Requirements:
Using the data below, repeat all of it precisely.

★ ★ ★ ★ ★ ★ ★

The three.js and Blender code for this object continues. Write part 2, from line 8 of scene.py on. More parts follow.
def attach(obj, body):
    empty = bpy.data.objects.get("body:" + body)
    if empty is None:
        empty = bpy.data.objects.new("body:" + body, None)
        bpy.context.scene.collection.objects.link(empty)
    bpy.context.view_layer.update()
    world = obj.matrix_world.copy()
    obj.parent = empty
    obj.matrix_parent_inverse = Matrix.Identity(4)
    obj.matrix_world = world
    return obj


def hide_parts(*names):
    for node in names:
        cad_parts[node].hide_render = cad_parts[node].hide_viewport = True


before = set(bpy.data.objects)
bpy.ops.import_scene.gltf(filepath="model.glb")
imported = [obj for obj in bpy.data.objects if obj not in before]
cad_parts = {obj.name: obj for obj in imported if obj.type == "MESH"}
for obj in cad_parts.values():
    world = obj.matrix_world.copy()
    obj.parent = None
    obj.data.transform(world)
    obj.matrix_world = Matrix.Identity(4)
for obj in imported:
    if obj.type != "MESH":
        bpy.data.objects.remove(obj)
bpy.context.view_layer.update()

★ ★ ★ ★ ★ ★ ★

Output below:
The three.js and Blender code for this object continues. Write part 2, from line 8 of scene.py on. More parts follow.
def attach(obj, body):
    empty = bpy.data.objects.get("body:" + body)
    if empty is None:
        empty = bpy.data.objects.new("body:" + body, None)
        bpy.context.scene.collection.objects.link(empty)
    bpy.context.view_layer.update()
    world = obj.matrix_world.copy()
    obj.parent = empty
    obj.matrix_parent_inverse = Matrix.Identity(4)
    obj.matrix_world = world
    return obj


def hide_parts(*names):
    for node in names:
        cad_parts[node].hide_render = cad_parts[node].hide_viewport = True


before = set(bpy.data.objects)
bpy.ops.import_scene.gltf(filepath="model.glb")
imported = [obj for obj in bpy.data.objects if obj not in before]
cad_parts = {obj.name: obj for obj in imported if obj.type == "MESH"}
for obj in cad_parts.values():
    world = obj.matrix_world.copy()
    obj.parent = None
    obj.data.transform(world)
    obj.matrix_world = Matrix.Identity(4)
for obj in imported:
    if obj.type != "MESH":
        bpy.data.objects.remove(obj)
bpy.context.view_layer.update()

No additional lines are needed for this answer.